On Sunday, as Ukrainian refugees were milling near the entrance to the structure, calculating their odds of making it safely over the Irpin River, a family laden with backpacks and a blue roller suitcase decided to chance it.


The Russian mortar hit just as they made it across into Kyiv.


A cloud of concrete dust lofted into the morning air. When it settled, Ukrainians could be seen running madly from the scene. But not the family. A mother and her two children lay still on the roadway, along with a family friend.


Russian President Vladimir Putin has repeatedly denied that his forces are targeting civilians fleeing battle zones. He did so again Sunday, a day after a railroad track used to evacuate Ukrainians came under fire.

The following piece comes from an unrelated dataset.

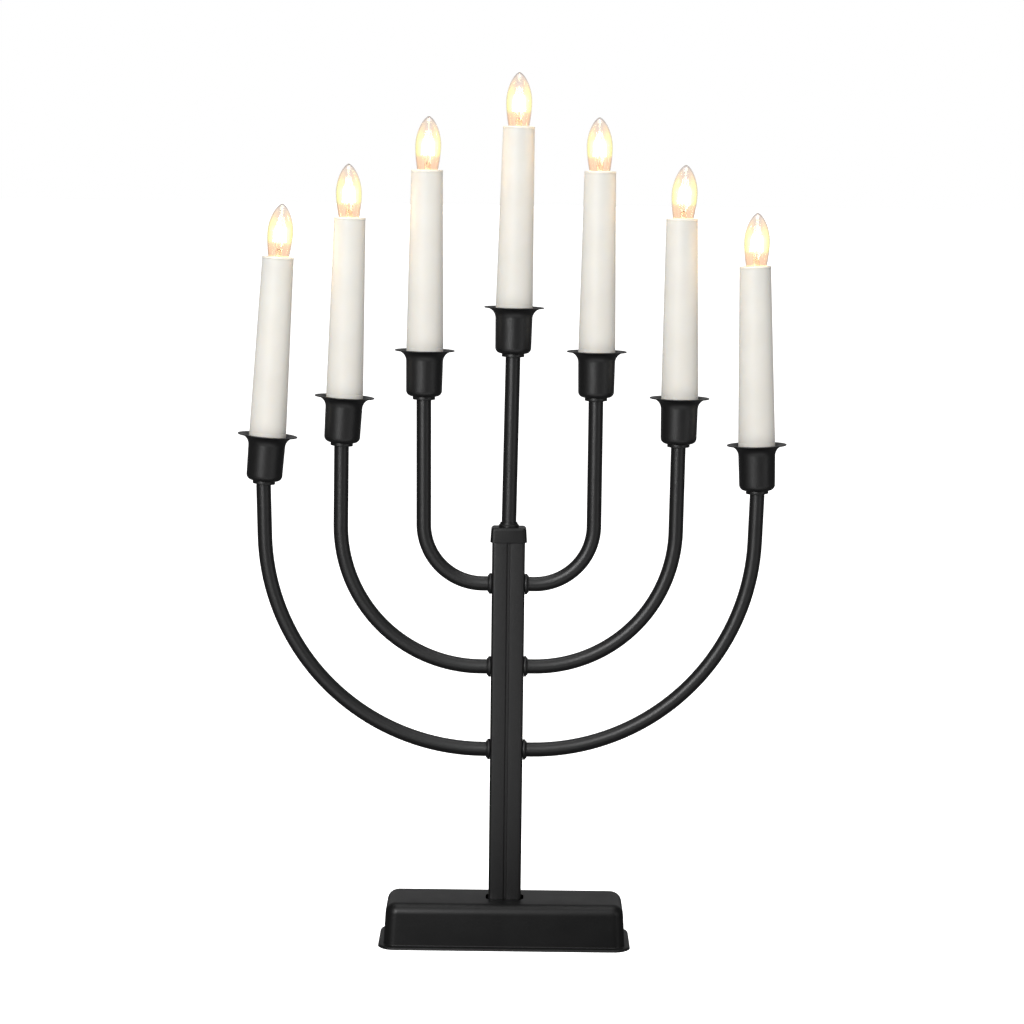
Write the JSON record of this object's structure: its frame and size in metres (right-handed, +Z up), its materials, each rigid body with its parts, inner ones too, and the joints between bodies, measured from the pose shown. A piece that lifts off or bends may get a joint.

But only a handful of Ukrainian troops were near the bridge when mortar shells began raining down. The soldiers there were not engaged in combat but in helping refugees carry their children and luggage toward the capital.


“The military is the military and that is one thing,” one soldier said bitterly. “But these are civilians, people who waited until the last moment.”


The attack at the bridge was witnessed by a New York Times team, including photojournalist Lynsey Addario.


Since Saturday, hundreds of Ukrainians fleeing the fighting in three towns on Kyiv’s western rim have clustered around the bridge to make their way to the capital.


Civilians who cross the bridge into Kyiv form small groups and together run about 100 yards while potentially exposed to Russian fire.


But early Sunday morning, the regional government announced that the routes out of Irpin were so unsafe as to be effectively blocked.


But people kept trying, scrambling over the debris of the damaged bridge and dashing across the exposed street.


When the mortar shells hit, Ukrainian forces were engaged in clashes nearby, but not where the civilians were moving along the street on the Kyiv side of the bridge. Outgoing mortar rounds could be heard from a Ukrainian position about 200 yards away.